▶ Dataset excerpts:
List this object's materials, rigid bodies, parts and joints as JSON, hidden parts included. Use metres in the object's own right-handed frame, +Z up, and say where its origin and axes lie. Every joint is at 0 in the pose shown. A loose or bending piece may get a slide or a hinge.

...

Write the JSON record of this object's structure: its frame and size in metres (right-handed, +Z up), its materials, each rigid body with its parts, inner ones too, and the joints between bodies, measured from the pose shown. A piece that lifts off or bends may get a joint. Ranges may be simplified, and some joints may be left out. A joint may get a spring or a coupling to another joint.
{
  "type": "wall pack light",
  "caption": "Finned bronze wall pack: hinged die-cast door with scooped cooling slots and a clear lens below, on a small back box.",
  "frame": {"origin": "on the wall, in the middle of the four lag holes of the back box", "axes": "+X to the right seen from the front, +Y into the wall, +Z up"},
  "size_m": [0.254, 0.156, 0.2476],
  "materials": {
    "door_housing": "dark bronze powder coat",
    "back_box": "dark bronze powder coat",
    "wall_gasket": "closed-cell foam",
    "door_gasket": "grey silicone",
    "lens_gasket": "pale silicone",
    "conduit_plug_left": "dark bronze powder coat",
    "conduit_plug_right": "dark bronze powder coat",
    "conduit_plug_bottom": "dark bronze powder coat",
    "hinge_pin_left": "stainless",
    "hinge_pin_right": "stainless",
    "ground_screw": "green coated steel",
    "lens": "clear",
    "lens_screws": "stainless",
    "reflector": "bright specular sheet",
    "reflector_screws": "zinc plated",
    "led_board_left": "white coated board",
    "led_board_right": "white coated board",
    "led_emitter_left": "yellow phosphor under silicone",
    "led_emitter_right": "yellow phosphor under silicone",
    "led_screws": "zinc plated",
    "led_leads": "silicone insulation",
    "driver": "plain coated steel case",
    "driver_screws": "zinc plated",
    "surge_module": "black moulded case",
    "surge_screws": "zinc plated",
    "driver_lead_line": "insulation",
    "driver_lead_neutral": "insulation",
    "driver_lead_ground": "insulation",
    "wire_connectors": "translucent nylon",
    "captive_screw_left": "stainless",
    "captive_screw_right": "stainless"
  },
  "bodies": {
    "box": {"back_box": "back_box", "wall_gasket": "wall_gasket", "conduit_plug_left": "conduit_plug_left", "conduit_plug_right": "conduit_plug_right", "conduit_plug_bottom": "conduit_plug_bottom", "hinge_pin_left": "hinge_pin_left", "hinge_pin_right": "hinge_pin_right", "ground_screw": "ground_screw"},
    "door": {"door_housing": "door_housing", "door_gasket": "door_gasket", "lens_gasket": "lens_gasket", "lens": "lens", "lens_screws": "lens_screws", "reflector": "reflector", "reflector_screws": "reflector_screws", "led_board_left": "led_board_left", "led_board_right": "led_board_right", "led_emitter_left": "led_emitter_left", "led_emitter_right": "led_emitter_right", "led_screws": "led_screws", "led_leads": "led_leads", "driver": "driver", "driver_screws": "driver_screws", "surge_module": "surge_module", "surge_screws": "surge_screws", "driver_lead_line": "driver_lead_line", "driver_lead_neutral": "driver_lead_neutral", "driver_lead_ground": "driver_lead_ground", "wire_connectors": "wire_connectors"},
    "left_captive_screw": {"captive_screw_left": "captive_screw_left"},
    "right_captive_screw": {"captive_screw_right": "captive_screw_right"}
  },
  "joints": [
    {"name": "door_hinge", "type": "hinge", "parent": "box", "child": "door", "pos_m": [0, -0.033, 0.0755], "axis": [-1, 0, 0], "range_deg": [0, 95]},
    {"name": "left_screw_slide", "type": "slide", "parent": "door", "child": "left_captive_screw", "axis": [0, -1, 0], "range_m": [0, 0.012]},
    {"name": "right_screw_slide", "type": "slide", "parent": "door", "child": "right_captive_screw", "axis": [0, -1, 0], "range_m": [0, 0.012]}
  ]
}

▶ Instructions for the task: Extract from the data every line where "JSON" shows up.

▶ Result of this exercise:
List this object's materials, rigid bodies, parts and joints as JSON, hidden parts included. Use metres in the object's own right-handed frame, +Z up, and say where its origin and axes lie. Every joint is at 0 in the pose shown. A loose or bending piece may get a slide or a hinge.
Write the JSON record of this object's structure: its frame and size in metres (right-handed, +Z up), its materials, each rigid body with its parts, inner ones too, and the joints between bodies, measured from the pose shown. A piece that lifts off or bends may get a joint. Ranges may be simplified, and some joints may be left out. A joint may get a spring or a coupling to another joint.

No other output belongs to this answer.